→ **MATERIAL FOR THIS TASK**
==============================
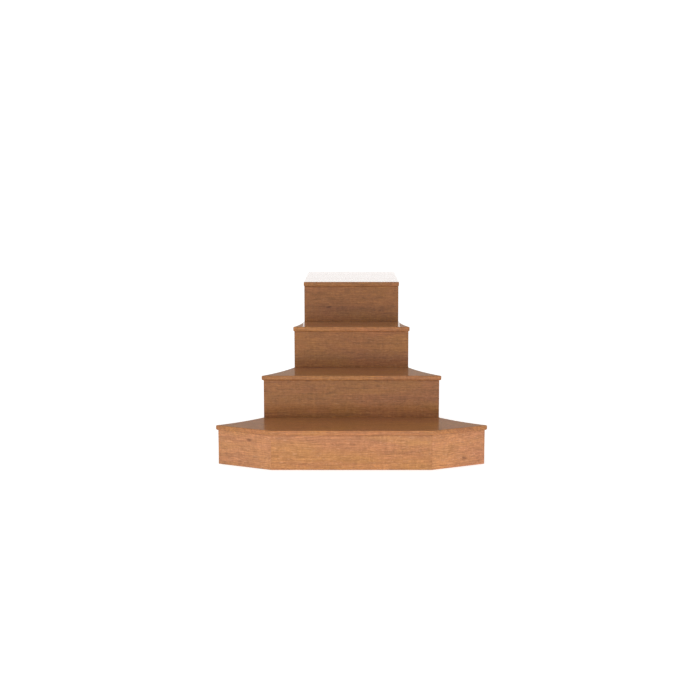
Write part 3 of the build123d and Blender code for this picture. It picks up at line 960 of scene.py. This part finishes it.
==============================
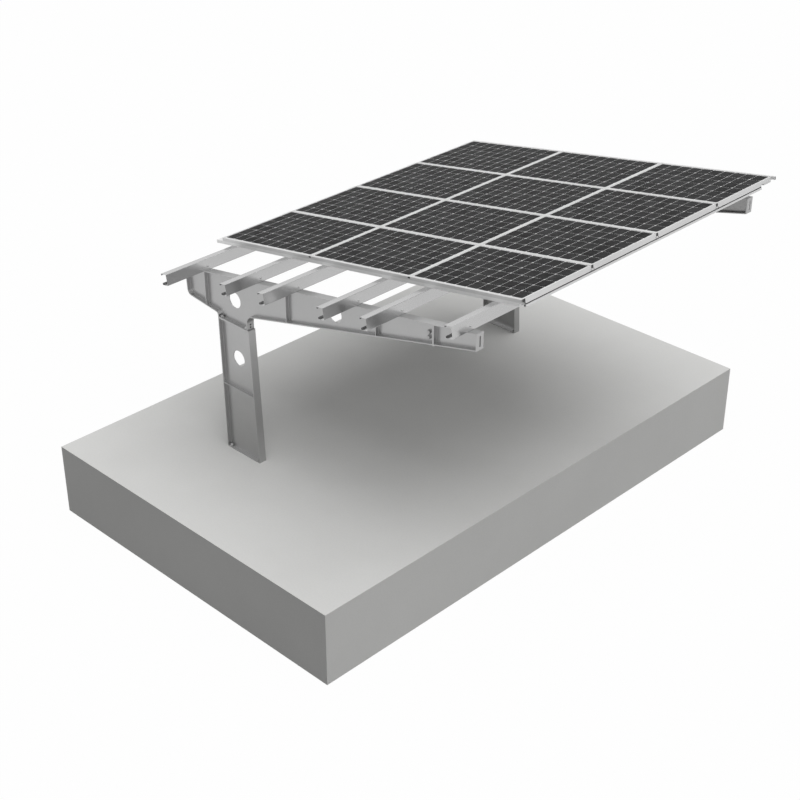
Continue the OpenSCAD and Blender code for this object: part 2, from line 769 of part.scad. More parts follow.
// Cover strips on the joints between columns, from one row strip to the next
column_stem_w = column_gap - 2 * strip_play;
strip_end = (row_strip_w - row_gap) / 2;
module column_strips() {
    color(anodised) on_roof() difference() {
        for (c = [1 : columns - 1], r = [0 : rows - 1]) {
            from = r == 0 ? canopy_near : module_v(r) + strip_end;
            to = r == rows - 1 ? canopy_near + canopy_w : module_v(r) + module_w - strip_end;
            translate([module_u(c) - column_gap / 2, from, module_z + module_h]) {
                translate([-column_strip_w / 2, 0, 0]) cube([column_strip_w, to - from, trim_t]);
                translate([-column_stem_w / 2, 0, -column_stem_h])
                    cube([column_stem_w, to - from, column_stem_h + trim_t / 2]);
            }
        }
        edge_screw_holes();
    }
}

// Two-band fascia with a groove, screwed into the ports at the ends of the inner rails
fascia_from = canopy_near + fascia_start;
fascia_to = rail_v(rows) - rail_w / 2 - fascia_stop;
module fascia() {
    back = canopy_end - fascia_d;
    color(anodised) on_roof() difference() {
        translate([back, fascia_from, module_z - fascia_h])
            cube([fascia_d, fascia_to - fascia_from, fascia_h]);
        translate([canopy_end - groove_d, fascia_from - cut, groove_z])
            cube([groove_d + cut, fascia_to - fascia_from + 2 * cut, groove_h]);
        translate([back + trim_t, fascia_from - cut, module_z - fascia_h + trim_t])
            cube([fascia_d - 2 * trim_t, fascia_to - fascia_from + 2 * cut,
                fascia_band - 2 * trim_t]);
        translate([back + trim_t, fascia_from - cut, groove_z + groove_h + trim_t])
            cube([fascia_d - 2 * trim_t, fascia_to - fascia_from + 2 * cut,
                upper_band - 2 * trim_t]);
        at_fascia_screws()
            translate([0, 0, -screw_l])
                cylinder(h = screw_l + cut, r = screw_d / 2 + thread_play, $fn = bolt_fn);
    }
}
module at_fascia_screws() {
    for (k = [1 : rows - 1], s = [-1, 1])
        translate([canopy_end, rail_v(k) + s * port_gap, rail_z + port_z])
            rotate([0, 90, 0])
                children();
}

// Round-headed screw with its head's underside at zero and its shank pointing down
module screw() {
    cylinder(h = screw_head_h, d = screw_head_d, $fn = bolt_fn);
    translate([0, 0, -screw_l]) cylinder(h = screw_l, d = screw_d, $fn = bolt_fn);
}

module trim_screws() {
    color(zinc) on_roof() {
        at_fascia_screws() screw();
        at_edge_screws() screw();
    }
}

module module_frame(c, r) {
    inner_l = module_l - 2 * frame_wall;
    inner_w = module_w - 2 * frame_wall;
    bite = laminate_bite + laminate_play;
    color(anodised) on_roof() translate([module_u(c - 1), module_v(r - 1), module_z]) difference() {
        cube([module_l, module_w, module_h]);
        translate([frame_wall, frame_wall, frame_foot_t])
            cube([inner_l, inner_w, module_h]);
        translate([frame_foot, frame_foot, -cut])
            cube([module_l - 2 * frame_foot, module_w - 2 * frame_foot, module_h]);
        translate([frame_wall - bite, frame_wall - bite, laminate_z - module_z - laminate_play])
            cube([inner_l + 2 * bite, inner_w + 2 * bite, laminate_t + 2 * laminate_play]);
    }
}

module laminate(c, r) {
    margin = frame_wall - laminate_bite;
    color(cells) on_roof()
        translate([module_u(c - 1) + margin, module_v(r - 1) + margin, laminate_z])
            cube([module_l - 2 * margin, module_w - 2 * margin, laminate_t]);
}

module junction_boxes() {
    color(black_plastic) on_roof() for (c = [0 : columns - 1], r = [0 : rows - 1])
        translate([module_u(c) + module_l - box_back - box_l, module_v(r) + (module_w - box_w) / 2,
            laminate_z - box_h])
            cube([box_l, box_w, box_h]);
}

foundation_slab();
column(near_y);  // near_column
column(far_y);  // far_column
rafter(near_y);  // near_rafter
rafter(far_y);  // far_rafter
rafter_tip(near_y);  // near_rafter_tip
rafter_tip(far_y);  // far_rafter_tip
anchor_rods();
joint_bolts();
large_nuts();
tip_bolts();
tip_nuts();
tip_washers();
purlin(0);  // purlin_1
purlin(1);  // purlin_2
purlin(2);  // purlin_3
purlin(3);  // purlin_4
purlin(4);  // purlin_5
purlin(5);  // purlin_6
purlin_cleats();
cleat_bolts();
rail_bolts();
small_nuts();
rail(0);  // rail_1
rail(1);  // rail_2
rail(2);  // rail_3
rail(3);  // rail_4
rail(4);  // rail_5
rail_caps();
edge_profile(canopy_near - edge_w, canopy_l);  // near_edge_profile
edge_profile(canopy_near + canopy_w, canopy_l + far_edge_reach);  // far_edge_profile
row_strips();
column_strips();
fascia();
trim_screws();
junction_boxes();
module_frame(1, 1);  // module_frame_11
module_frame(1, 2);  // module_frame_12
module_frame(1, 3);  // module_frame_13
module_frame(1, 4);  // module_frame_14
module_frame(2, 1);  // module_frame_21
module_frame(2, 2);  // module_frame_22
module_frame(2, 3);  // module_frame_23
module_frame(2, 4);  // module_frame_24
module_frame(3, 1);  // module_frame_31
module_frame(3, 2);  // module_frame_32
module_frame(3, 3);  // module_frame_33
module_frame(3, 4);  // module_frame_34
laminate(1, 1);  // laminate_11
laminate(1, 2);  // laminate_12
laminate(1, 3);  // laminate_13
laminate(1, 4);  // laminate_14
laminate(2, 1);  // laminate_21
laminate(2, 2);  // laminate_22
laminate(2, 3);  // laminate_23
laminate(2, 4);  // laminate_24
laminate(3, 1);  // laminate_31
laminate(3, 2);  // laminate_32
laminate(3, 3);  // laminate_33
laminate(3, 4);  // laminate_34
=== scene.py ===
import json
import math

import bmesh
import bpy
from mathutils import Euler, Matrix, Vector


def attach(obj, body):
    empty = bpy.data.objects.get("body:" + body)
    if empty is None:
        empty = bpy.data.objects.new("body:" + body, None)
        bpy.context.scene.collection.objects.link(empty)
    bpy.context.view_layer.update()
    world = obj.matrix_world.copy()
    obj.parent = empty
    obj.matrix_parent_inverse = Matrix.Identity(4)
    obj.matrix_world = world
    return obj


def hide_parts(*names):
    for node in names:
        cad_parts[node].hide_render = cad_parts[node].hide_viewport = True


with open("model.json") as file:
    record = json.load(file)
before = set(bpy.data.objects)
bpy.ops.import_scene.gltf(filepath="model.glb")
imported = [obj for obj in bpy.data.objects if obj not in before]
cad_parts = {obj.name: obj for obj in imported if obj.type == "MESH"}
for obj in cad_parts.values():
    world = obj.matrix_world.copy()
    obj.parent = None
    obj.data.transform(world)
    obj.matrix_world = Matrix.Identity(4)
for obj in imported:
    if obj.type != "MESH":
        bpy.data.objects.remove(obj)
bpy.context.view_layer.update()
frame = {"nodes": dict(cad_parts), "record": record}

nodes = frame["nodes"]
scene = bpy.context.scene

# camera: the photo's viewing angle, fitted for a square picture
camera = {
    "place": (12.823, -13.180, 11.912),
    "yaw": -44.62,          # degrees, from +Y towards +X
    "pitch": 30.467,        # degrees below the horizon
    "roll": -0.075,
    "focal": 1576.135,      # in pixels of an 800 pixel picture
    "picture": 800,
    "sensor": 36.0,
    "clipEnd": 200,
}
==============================
Lines of the material that contain the word "json" are to be gathered.

→ **EXERCISE RESULT**
import json
with open("model.json") as file:
    record = json.load(file)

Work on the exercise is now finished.